Earlier in the Day:
It was a relatively quiet Asian session on the economic data front this morning.
Economic data through the session included Japan and China service sector PMI numbers for July.
Outside of the numbers, geopolitical risk continued to provide direction in the wake Trump’s Thursday tweets and Friday’s sell-off.
For the Japanese Yen
The service sector PMI fell from 51.9 to 51.8 in July, which came short of a forecasted increase to 52.3. According to the Markit survey,
- New business from abroad steadied following a marked decline in June. That said, demand rose at a slower extent in July.
- While employment levels increased for a 31st consecutive month, the rate of job creation fell to the weakest since October.
- Firms remained optimistic going into the 3rd quarter, though the level of confidence slid to the lowest in nearly 2-years.
The Japanese Yen moved from ¥106.301 to ¥106.348 upon release of the figures. At the time of writing, the Japanese Yen was up by 0.45% to ¥106.11 against the U.S Dollar
Out of China
The Caixin services PMI stood at 51.6 in July, falling from 52.0 in June to the lowest level in 5-months. Economists had forecasted a hold at 52.0.
According to the July Caixin Composite Survey,
- New orders within the services sector supported further upward momentum across the private sector, in spite of orders rising at a slower pace.
- A rebound in new orders from overseas, within the services sector, also supported a pickup in new export orders at the composite level.
- Job creation across the services sector was modest as firms looked to manage costs in a softer business activity growth environment. At the composite level, there was a marginal reduction in headcount for a 3rd consecutive month.
- Overall private sector confidence rose to a 3-month high in July. While confidence across the manufacturing sector improved from a June record low, it was service sector confidence that was key.
The Aussie Dollar moved from $0.67645 to $0.67695 upon release of the figures. At the time of writing, the Aussie Dollar was down by 0.44% to $0.6771.
The Kiwi Dollar was down by 0.54% to $0.6501.
Risk aversion weighed through the Asian session, driving support for the Yen at the expense of the Aussie Dollar and Kiwi Dollar.
The Day Ahead:
For the EUR
It’s a relatively busy day ahead on the economic calendar. Key stats due out of the Eurozone include Spanish and Italian services PMI figures for June. While France and Germany’s finalized PMIs will have a limited impact, we would expect the Eurozone’s composite PMI to also influence.
Outside of the numbers, market risk sentiment towards the U.S – China trade war will also be a factor on the day.
At the time of writing, the EUR was up by 0.11% to $1.1120 as the Dollar struggles amidst the latest trade spat.
For the Pound
It’s a relatively quiet day ahead on the data front, with July services PMI numbers to provide the Pound with direction.

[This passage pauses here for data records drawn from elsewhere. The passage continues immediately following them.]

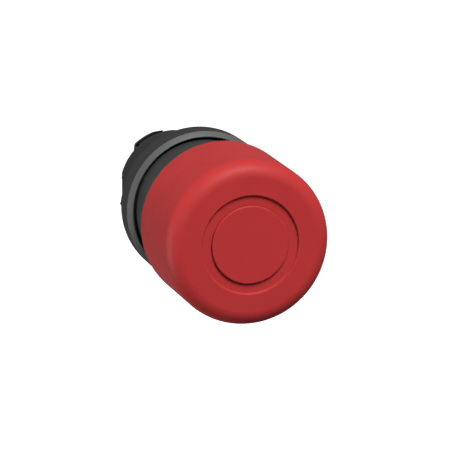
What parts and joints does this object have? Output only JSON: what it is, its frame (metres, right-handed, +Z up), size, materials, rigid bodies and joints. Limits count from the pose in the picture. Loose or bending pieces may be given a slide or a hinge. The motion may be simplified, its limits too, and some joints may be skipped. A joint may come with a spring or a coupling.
{
  "type": "emergency stop button head",
  "caption": "Panel-mount emergency stop operator head with a red push-pull latching mushroom cap, dark bezel, threadless bayonet collar and rear plunger.",
  "frame": {"origin": "on the button's axis, in the plane of the bezel's rear face, which seats on the panel", "axes": "+Y runs along the button's axis away from the operator, from the cap to the rear plunger. +Z is up, parallel to the two flats at the sides of the collar."},
  "size_m": [0.03, 0.0568, 0.03],
  "materials": {
    "red_cap": "fine satin moulding, red through and through",
    "bezel_grey": "dark grey, satin front chamfer",
    "sleeve_black": "smooth satin black",
    "black_plastic": "fine matte moulding",
    "rubber": "matte elastomer",
    "natural_acetal": "waxy natural white",
    "zinc_steel": "zinc plated",
    "spring_steel": "drawn and polished",
    "brass": "turned and knurled"
  },
  "bodies": {
    "housing": {"body": "black_plastic", "bezel": "bezel_grey", "panel_gasket": "rubber", "guide_sleeve": "sleeve_black", "guide_bush": "natural_acetal", "stem_o_ring": "rubber", "bellows": "rubber", "bellows_clamp_ring": "zinc_steel", "detent_cage": "black_plastic", "detent_spring": "spring_steel", "rear_guide": "black_plastic", "rear_circlip": "spring_steel", "plunger_stop_ring": "zinc_steel", "plunger_spring": "spring_steel"},
    "mushroom": {"mushroom_cap": "red_cap", "cap_disc": "red_cap", "cap_screw": "zinc_steel", "cap_lock_washer": "zinc_steel", "thread_insert": "brass", "stem": "black_plastic", "stop_washer": "rubber", "detent_cam": "natural_acetal", "stem_clip": "spring_steel"},
    "pusher": {"plunger": "natural_acetal"}
  },
  "joints": [
    {"name": "push_travel", "type": "slide", "parent": "housing", "child": "mushroom", "axis": [0, 1, 0], "range_m": [0, 0.0055], "deforming": ["bellows", "detent_spring"]},
    {"name": "plunger_travel", "type": "slide", "parent": "housing", "child": "pusher", "axis": [0, 1, 0], "range_m": [0, 0.0043], "deforming": ["plunger_spring"]}
  ],
  "couplings": [
    {"joint": "plunger_travel", "follows": "push_travel", "ratio": 0.7818}
  ]
}
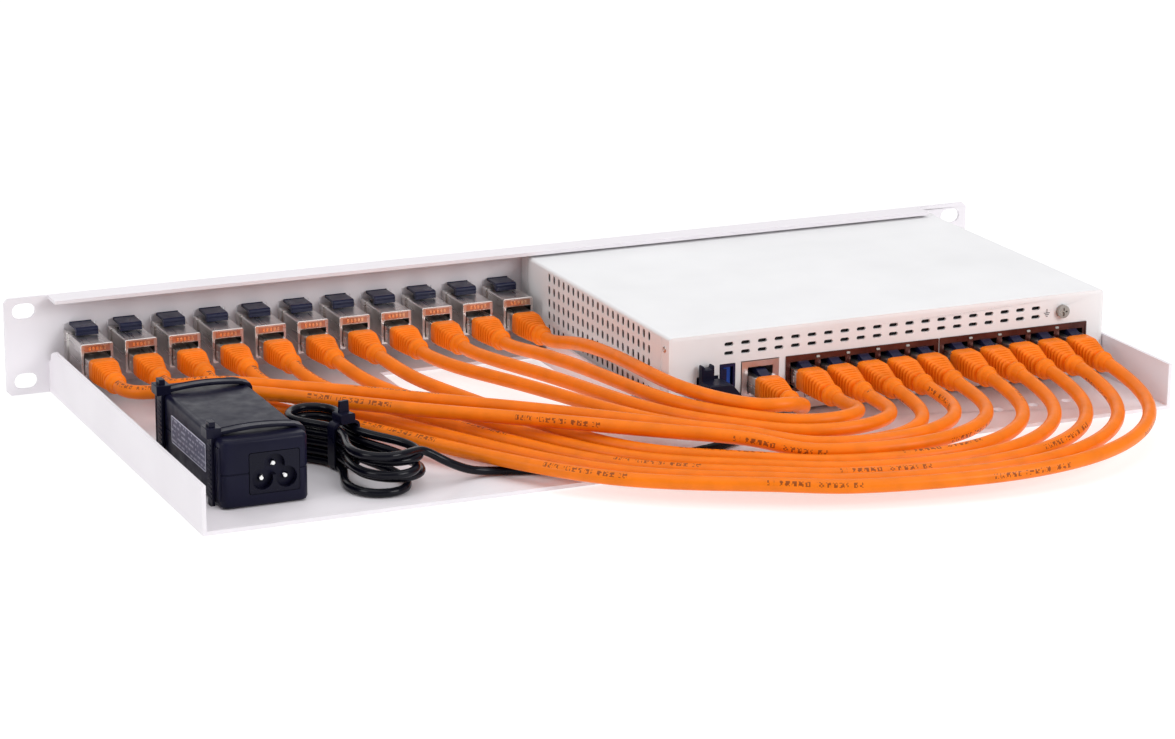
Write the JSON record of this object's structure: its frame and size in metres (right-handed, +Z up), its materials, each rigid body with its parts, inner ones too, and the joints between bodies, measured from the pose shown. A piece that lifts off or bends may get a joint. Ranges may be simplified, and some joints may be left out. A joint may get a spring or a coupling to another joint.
{
  "type": "rack-mounted firewall appliance",
  "caption": "Desktop firewall on a one-unit rack tray, wired through front couplers with orange patch leads, with its power adapter strapped beside it.",
  "frame": {"origin": "middle of the footprint of the tray, panel and couplers, at the tray's underside", "axes": "+X across the rack towards the couplers' end, -Y out of the front panel, +Z up"},
  "size_m": [0.4826, 0.2979, 0.044],
  "materials": {
    "tray_paint": "fine-textured light grey powder coat",
    "casing_paint": "satin off-white paint",
    "nickel": "bright nickel plate",
    "latch_plastic": "dark navy moulding",
    "lead_jacket": "smooth orange jacket",
    "black_plastic": "fine-grained blue-black moulding",
    "black_jacket": "satin black jacket",
    "circuit_board": "green laminate",
    "aluminium": "extruded, anodised",
    "rubber": "matt",
    "usb_blue": "blue moulding in a plated shell"
  },
  "bodies": {
    "unit": {"rack_tray": "tray_paint", "coupler_01": "nickel", "patch_lead_01": "lead_jacket", "coupler_02": "nickel", "patch_lead_02": "lead_jacket", "coupler_03": "nickel", "patch_lead_03": "lead_jacket", "coupler_04": "nickel", "patch_lead_04": "lead_jacket", "coupler_05": "nickel", "patch_lead_05": "lead_jacket", "coupler_06": "nickel", "patch_lead_06": "lead_jacket", "coupler_07": "nickel", "patch_lead_07": "lead_jacket", "coupler_08": "nickel", "patch_lead_08": "lead_jacket", "coupler_09": "nickel", "patch_lead_09": "lead_jacket", "coupler_10": "nickel", "patch_lead_10": "lead_jacket", "coupler_11": "nickel", "patch_lead_11": "lead_jacket", "firewall_base": "casing_paint", "firewall_cover": "casing_paint", "firewall_bezel": "casing_paint", "main_board": "circuit_board", "heat_sink": "aluminium", "console_jack": "nickel", "port_block_a": "nickel", "port_block_b": "nickel", "usb_port": "usb_blue", "dc_inlet": "black_plastic", "ground_screw": "nickel", "foot_front_left": "rubber", "foot_rear_left": "rubber", "foot_front_right": "rubber", "foot_rear_right": "rubber", "adapter_case": "black_plastic", "mains_inlet": "black_plastic", "adapter_board": "circuit_board", "adapter_tie_front": "black_plastic", "adapter_tie_rear": "black_plastic", "dc_lead_start": "black_jacket", "dc_lead_hank": "black_jacket", "dc_lead_end": "black_jacket", "hank_tie": "black_plastic", "dc_plug": "black_plastic"},
    "latch_01": {"coupler_latch_01": "latch_plastic"},
    "latch_02": {"coupler_latch_02": "latch_plastic"},
    "latch_03": {"coupler_latch_03": "latch_plastic"},
    "latch_04": {"coupler_latch_04": "latch_plastic"},
    "latch_05": {"coupler_latch_05": "latch_plastic"},
    "latch_06": {"coupler_latch_06": "latch_plastic"},
    "latch_07": {"coupler_latch_07": "latch_plastic"},
    "latch_08": {"coupler_latch_08": "latch_plastic"},
    "latch_09": {"coupler_latch_09": "latch_plastic"},
    "latch_10": {"coupler_latch_10": "latch_plastic"},
    "latch_11": {"coupler_latch_11": "latch_plastic"},
    "reset": {"reset_button": "black_plastic"}
  },
  "joints": [
    {"name": "latch_press_01", "type": "hinge", "parent": "unit", "child": "latch_01", "pos_m": [0.2075, -0.0953, 0.0279], "axis": [1, 0, 0], "range_deg": [0, 7], "stiffness_Nm_per_rad": 0.05},
    {"name": "latch_press_02", "type": "hinge", "parent": "unit", "child": "latch_02", "pos_m": [0.1876, -0.0953, 0.0279], "axis": [1, 0, 0], "range_deg": [0, 7], "stiffness_Nm_per_rad": 0.05},
    {"name": "latch_press_03", "type": "hinge", "parent": "unit", "child": "latch_03", "pos_m": [0.1677, -0.0953, 0.0279], "axis": [1, 0, 0], "range_deg": [0, 7], "stiffness_Nm_per_rad": 0.05},
    {"name": "latch_press_04", "type": "hinge", "parent": "unit", "child": "latch_04", "pos_m": [0.1478, -0.0953, 0.0279], "axis": [1, 0, 0], "range_deg": [0, 7], "stiffness_Nm_per_rad": 0.05},
    {"name": "latch_press_05", "type": "hinge", "parent": "unit", "child": "latch_05", "pos_m": [0.1279, -0.0953, 0.0279], "axis": [1, 0, 0], "range_deg": [0, 7], "stiffness_Nm_per_rad": 0.05},
    {"name": "latch_press_06", "type": "hinge", "parent": "unit", "child": "latch_06", "pos_m": [0.108, -0.0953, 0.0279], "axis": [1, 0, 0], "range_deg": [0, 7], "stiffness_Nm_per_rad": 0.05},
    {"name": "latch_press_07", "type": "hinge", "parent": "unit", "child": "latch_07", "pos_m": [0.0881, -0.0953, 0.0279], "axis": [1, 0, 0], "range_deg": [0, 7], "stiffness_Nm_per_rad": 0.05},
    {"name": "latch_press_08", "type": "hinge", "parent": "unit", "child": "latch_08", "pos_m": [0.0682, -0.0953, 0.0279], "axis": [1, 0, 0], "range_deg": [0, 7], "stiffness_Nm_per_rad": 0.05},
    {"name": "latch_press_09", "type": "hinge", "parent": "unit", "child": "latch_09", "pos_m": [0.0483, -0.0953, 0.0279], "axis": [1, 0, 0], "range_deg": [0, 7], "stiffness_Nm_per_rad": 0.05},
    {"name": "latch_press_10", "type": "hinge", "parent": "unit", "child": "latch_10", "pos_m": [0.0284, -0.0953, 0.0279], "axis": [1, 0, 0], "range_deg": [0, 7], "stiffness_Nm_per_rad": 0.05},
    {"name": "latch_press_11", "type": "hinge", "parent": "unit", "child": "latch_11", "pos_m": [0.0085, -0.0953, 0.0279], "axis": [1, 0, 0], "range_deg": [0, 7], "stiffness_Nm_per_rad": 0.05},
    {"name": "reset_press", "type": "slide", "parent": "unit", "child": "reset", "axis": [0, -1, 0], "range_m": [0, 0.001], "stiffness_N_per_m": 300}
  ]
}
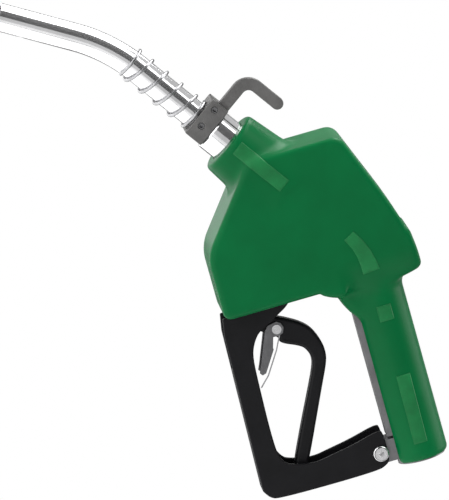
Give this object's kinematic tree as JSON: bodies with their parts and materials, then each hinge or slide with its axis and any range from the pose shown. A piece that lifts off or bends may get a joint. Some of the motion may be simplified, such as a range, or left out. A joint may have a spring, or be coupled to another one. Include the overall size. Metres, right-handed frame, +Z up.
{
  "type": "fuel nozzle",
  "caption": "Automatic shut-off fuel nozzle with a green slip-on cover, bent chrome spout, anchor spring, hang-up hook, black hand guard and squeeze lever.",
  "frame": {"origin": "centre of the mouth of the inlet thread, at the handle's free end", "axes": "+X out of the inlet along the handle, +Z up with the guard and the lever below, +Y to complete a right-handed frame; Y = 0 is the symmetry plane"},
  "size_m": [0.4216, 0.062, 0.261],
  "materials": {
    "green_vinyl": "semi-gloss moulded vinyl",
    "cast_aluminium": "as cast, satin",
    "chrome_plate": "polished",
    "spring_steel": "bright drawn wire",
    "blasted_steel": "bead blasted, matt grey",
    "black_coating": "satin black powder coat",
    "bright_steel": "zinc plated",
    "dark_steel": "dark phosphated",
    "hard_steel": "ground",
    "brass": "machined",
    "black_rubber": "moulded"
  },
  "bodies": {
    "frame": {"anchor_spring": "spring_steel", "ball_holder": "brass", "body_cap": "cast_aluminium", "body_casting": "cast_aluminium", "cap_seal": "black_rubber", "check_guide": "cast_aluminium", "check_seat": "brass", "check_spring": "spring_steel", "collar": "blasted_steel", "collar_set_screws": "dark_steel", "cover": "green_vinyl", "diaphragm": "black_rubber", "diaphragm_spring": "spring_steel", "guard_rivet": "bright_steel", "guard_screws": "bright_steel", "hand_guard": "black_coating", "hang_up_hook": "blasted_steel", "inlet_strainer": "bright_steel", "latch_ring": "hard_steel", "main_spring": "spring_steel", "packing_nut": "brass", "plunger_spring": "spring_steel", "plunger_spring_seat": "bright_steel", "sensing_port": "brass", "spout_barrel": "chrome_plate", "spout_lock_screw": "bright_steel", "spout_seal_ring": "black_rubber", "spout_tube": "chrome_plate", "stem_packing": "black_rubber", "vacuum_cap": "cast_aluminium", "vacuum_cap_screws": "bright_steel", "vacuum_tube": "brass"},
    "main_valve": {"main_seal": "black_rubber", "main_poppet": "brass", "valve_stem": "hard_steel", "stem_nut": "bright_steel"},
    "plunger": {"latch_plunger": "hard_steel", "plunger_collar": "bright_steel", "lever_pin": "bright_steel", "lever_pin_ring": "bright_steel"},
    "latch_ball_1": {"latch_ball_1": "hard_steel"},
    "latch_ball_2": {"latch_ball_2": "hard_steel"},
    "latch_ball_3": {"latch_ball_3": "hard_steel"},
    "latch_pin": {"latch_pin": "hard_steel", "diaphragm_plate": "cast_aluminium"},
    "lever": {"lever": "black_coating", "clip_rivet": "bright_steel", "clip_spring": "spring_steel"},
    "hold_open_clip": {"hold_open_clip": "dark_steel"},
    "check_valve": {"check_poppet": "brass"},
    "attitude_ball": {"attitude_ball": "hard_steel"}
  },
  "joints": [
    {"name": "plunger_slide", "type": "slide", "parent": "frame", "child": "plunger", "axis": [0, 0, -1], "range_m": [0, 0.006], "stiffness_N_per_m": 1500, "springref_m": -0.006, "deforming": ["plunger_spring"]},
    {"name": "lever_hinge", "type": "hinge", "parent": "plunger", "child": "lever", "pos_m": [-0.199, 0, -0.098], "axis": [0, -1, 0], "range_deg": [0, 13], "stiffness_Nm_per_rad": 3, "springref_deg": -5.73},
    {"name": "valve_slide", "type": "slide", "parent": "frame", "child": "main_valve", "axis": [0, 0, 1], "range_m": [0, 0.008], "deforming": ["main_spring"]},
    {"name": "clip_hinge", "type": "hinge", "parent": "lever", "child": "hold_open_clip", "pos_m": [-0.1267, 0, -0.0802], "axis": [0, 1, 0], "range_deg": [0, 55], "stiffness_Nm_per_rad": 0.05, "springref_deg": -17.19},
    {"name": "latch_pin_slide", "type": "slide", "parent": "frame", "child": "latch_pin", "axis": [0, 0, 1], "range_m": [0, 0.003], "stiffness_N_per_m": 600, "springref_m": -0.001, "deforming": ["diaphragm_spring"]},
    {"name": "check_valve_slide", "type": "slide", "parent": "frame", "child": "check_valve", "axis": [-0.8192, 0, -0.5736], "range_m": [0, 0.006], "stiffness_N_per_m": 200, "springref_m": -0.002, "deforming": ["check_spring"]},
    {"name": "attitude_ball_slide", "type": "slide", "parent": "frame", "child": "attitude_ball", "axis": [0.518, 0, 0.8554], "range_m": [0, 0.005]},
    {"name": "latch_ball_1_slide", "type": "slide", "parent": "plunger", "child": "latch_ball_1", "axis": [-1, 0, 0], "range_m": [0, 0.0015]},
    {"name": "latch_ball_2_slide", "type": "slide", "parent": "plunger", "child": "latch_ball_2", "axis": [0.5, -0.866, 0], "range_m": [0, 0.0015]},
    {"name": "latch_ball_3_slide", "type": "slide", "parent": "plunger", "child": "latch_ball_3", "axis": [0.5, 0.866, 0], "range_m": [0, 0.0015]}
  ],
  "couplings": [
    {"joint": "valve_slide", "follows": "lever_hinge", "m_per_rad": 0.034},
    {"joint": "latch_ball_1_slide", "follows": "plunger_slide", "ratio": 0.25},
    {"joint": "latch_ball_2_slide", "follows": "plunger_slide", "ratio": 0.25},
    {"joint": "latch_ball_3_slide", "follows": "plunger_slide", "ratio": 0.25}
  ]
}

While we would expect the headline number to provide direction, the devil may well be in the details on the day.
Outside of the numbers, expect Brexit chatter and sentiment towards a no-deal Brexit to also influence on the day.
At the time of writing, the Pound was down by 0.02% to $1.2160.
Across the Pond
It’s a relatively busy for the Greenback, with key stats due out of the U.S including finalized Markit services and composite PMIs and the market’s preferred ISM non-manufacturing PMI.
Barring material deviation from prelim, the ISM figures will be the key driver on the day. Expect the sub-indexes for activity, new work, employment, and optimism to also have an impact on the day.
Outside of the numbers, chatter from the Oval Office will also be key.
At the time of writing, the Dollar Spot Index was down by 0.17% to 97.906.
For the Loonie
There are no material stats due out in the day ahead. With the economic calendar bare, market risk appetite will be the key driver on the day.
Negative sentiment towards trade and the global economic outlook weighed early on.
The Loonie was down by 0.10% at C$1.3220, against the U.S Dollar, at the time of writing.